Quando os três pescadores e seu pai conseguiram puxar a rede para o barco, caíram sentados. Uma forma, metade peixe metade mulher, se debatia entre os fios. Fascinada, a pequena Doris pulou para mais perto. Os olhos dos pescadores brilhavam em tons de ouro. Vamos levar para a praia. A gente vai ficar rico. O pai de Doris não percebeu quando a menina se aproximou com uma faca na mão. Os homens discutiam o que fazer com a prenda, presos na descoberta. Doris começou a cortar a rede. A criatura se debateu e a faca riscou seu rosto. Ela mirou a maresia de Doris. Assentiu com a cabeça. A menina tinha o sangue da criatura nas mãos e o eco de uma canção nos seus ouvidos. Quando os homens perceberam, o ser mulher-peixe já estava de volta ao mar.
A voz de Doris desafinou uma melodia, e a água ao redor do barco começou a borbulhar. Cabeças femininas surgiram lado a lado, deixando que seus cabelos se encontrassem, como se dessem as mãos. As bocas ultrapassaram a superfície, o canto ganhou tonalidade, um coral em alto mar. Doris só parou quando as metades mulheres emergiram por completo.
Venho em busca do meu filho, irmãs. Sei que ele está com vocês. Sou Doris, filha de Janaína.
A mais velha de todas, com uma cicatriz no rosto, se aproximou, estendeu a mão e anunciou que Josué era agora parte delas.
Propôs uma troca, a vida do filho pela eternidade da mãe.
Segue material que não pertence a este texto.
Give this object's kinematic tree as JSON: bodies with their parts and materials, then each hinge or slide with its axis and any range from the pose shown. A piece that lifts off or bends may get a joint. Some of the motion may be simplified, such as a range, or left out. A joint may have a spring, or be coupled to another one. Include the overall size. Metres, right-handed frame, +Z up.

Doris mergulhou de mãos dadas, e a última lembrança foi suas pernas batendo em forma de cauda.
Por hoje é isso.
Agradeço quem dedicou seu tempo e chegou até aqui.
Fiquem bem e até a próxima.
É de arrepiar... E o Mar, lá com seus mistérios...
Esse conto me deixou emocionada. “Olha o canto das sereias….”Odoyá!